Goal -> Starting with the first line and ending with the line that holds "material, built from", repeat the material exactly.

Data ->

== == ==

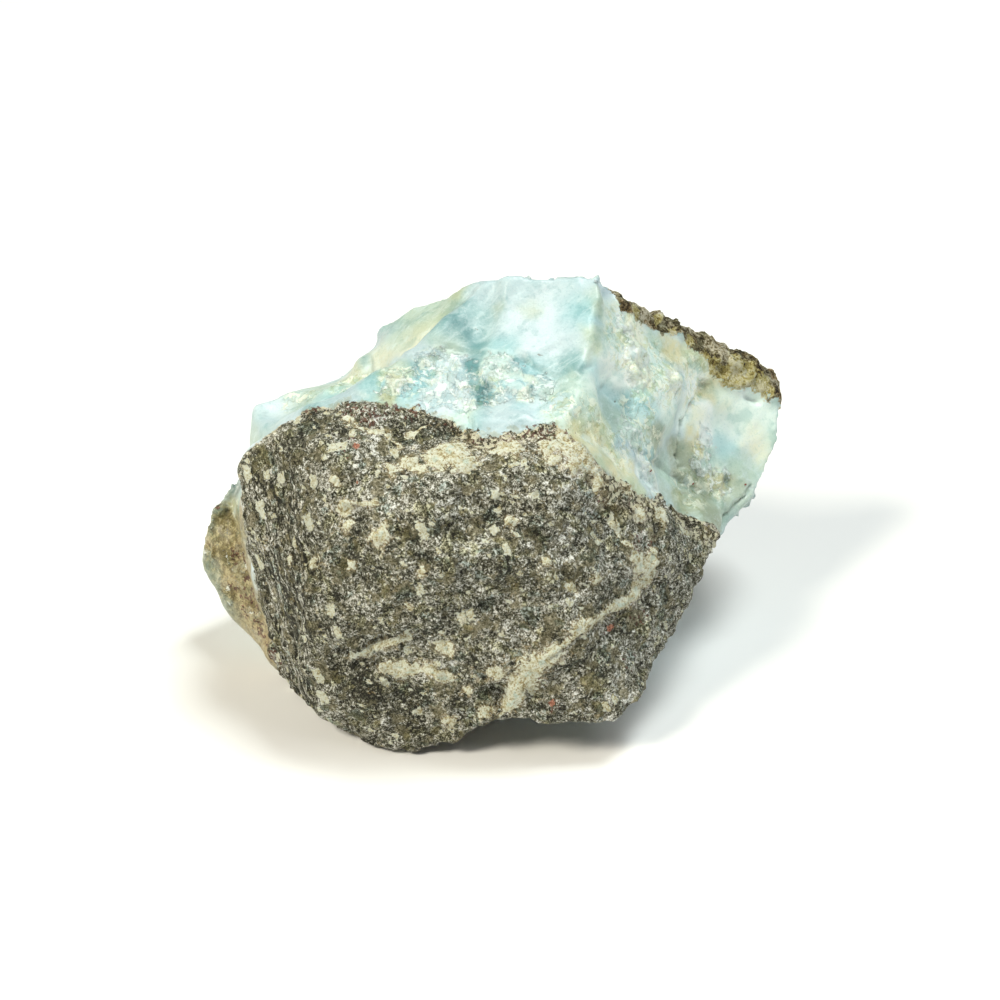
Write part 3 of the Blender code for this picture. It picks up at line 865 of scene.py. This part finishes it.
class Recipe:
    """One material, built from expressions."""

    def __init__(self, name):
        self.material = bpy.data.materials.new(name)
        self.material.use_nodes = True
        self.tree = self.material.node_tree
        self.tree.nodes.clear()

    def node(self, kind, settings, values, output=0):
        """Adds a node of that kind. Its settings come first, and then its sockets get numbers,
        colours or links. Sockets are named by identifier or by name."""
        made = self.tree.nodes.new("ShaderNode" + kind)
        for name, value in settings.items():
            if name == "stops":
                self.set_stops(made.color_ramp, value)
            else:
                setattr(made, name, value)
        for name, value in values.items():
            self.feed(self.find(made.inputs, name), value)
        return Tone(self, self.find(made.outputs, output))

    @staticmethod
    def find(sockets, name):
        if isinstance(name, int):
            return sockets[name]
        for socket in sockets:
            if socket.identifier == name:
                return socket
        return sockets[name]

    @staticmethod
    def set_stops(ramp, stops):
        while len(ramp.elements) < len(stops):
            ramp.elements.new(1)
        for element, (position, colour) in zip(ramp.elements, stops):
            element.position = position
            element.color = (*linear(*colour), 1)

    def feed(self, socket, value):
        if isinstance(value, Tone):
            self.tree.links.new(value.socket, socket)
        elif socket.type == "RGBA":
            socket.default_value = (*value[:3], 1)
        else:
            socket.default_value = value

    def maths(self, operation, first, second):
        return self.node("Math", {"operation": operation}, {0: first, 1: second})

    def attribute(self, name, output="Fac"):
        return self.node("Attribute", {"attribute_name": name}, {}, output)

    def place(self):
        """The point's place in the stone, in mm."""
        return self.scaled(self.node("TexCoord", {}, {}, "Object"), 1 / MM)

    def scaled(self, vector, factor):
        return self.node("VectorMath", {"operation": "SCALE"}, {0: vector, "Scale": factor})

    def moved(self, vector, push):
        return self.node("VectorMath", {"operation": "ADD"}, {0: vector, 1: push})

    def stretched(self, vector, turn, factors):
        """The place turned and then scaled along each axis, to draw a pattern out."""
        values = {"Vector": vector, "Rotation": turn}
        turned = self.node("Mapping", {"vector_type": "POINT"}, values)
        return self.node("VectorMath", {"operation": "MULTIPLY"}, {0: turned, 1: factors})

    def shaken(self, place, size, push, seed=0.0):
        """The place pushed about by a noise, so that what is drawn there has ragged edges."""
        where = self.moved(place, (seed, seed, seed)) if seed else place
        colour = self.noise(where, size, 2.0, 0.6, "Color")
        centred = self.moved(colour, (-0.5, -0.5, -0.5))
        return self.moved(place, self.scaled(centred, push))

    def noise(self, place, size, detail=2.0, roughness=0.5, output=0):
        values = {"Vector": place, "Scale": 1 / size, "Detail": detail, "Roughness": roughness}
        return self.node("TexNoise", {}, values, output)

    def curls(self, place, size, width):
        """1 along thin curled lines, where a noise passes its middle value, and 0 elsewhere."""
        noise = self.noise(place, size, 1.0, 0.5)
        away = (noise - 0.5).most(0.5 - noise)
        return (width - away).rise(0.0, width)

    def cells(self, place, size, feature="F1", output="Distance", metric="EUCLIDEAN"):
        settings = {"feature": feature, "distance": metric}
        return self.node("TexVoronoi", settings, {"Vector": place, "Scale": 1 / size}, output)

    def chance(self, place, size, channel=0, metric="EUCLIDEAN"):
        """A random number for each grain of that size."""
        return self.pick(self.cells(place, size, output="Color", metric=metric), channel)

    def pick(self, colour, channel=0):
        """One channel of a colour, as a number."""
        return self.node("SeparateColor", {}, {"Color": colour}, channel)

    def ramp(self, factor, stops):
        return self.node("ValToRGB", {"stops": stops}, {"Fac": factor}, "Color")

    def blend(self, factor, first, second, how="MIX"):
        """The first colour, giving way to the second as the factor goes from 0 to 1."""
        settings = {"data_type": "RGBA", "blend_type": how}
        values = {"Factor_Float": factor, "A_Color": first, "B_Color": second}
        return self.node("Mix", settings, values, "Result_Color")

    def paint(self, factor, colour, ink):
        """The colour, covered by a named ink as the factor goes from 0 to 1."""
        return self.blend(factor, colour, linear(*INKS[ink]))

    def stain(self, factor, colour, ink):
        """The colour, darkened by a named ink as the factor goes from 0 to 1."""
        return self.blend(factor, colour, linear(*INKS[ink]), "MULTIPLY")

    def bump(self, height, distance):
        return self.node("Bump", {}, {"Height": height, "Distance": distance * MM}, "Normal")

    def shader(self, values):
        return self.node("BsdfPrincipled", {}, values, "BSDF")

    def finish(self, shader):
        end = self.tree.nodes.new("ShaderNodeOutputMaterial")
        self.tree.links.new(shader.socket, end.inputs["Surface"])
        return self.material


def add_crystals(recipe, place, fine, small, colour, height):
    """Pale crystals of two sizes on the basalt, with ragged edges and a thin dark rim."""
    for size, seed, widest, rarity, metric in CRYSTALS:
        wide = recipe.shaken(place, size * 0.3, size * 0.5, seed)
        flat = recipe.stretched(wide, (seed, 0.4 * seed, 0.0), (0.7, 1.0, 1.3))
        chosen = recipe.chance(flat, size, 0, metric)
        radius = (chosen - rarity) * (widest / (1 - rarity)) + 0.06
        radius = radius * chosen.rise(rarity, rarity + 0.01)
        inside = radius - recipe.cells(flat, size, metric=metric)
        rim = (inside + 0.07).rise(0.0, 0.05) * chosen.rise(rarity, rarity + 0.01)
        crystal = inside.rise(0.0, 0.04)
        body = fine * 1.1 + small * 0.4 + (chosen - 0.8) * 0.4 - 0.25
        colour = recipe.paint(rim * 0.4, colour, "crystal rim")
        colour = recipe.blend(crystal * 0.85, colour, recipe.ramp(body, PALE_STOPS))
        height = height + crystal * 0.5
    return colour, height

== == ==

Task answer ->
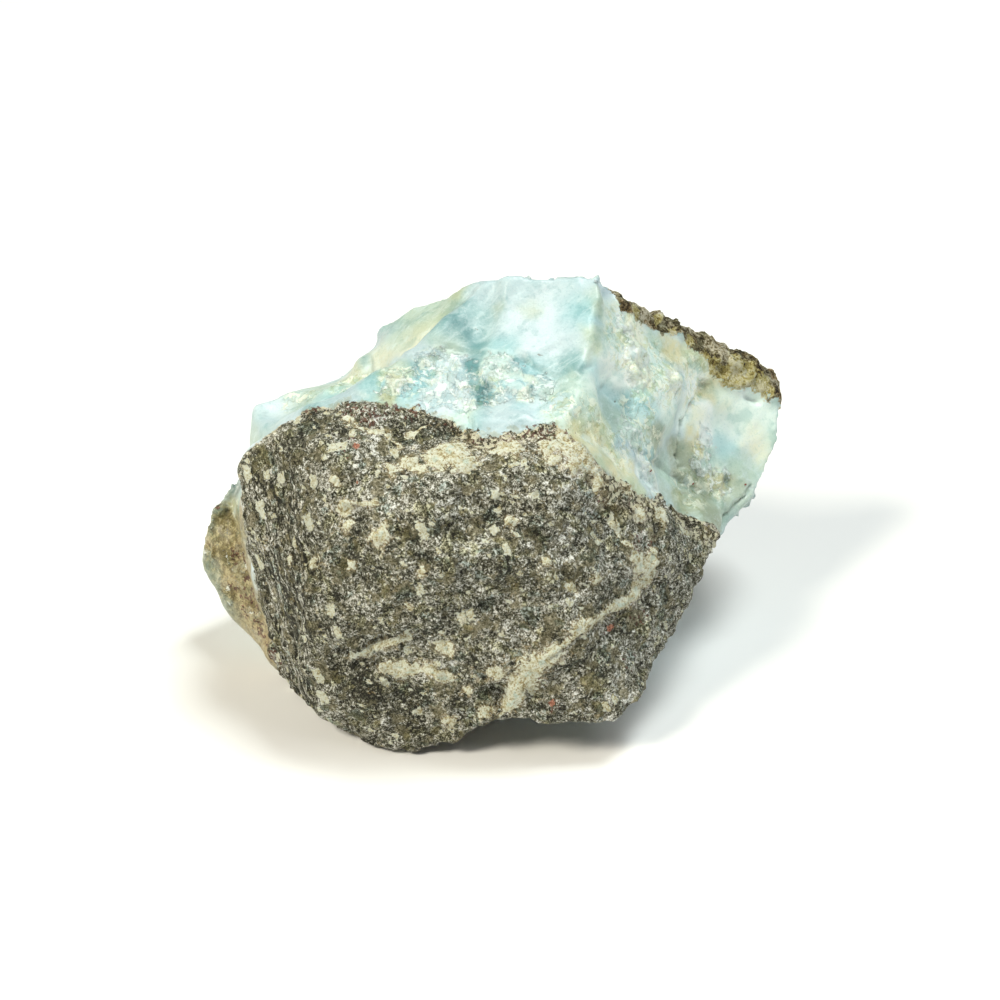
Write part 3 of the Blender code for this picture. It picks up at line 865 of scene.py. This part finishes it.
class Recipe:
    """One material, built from expressions."""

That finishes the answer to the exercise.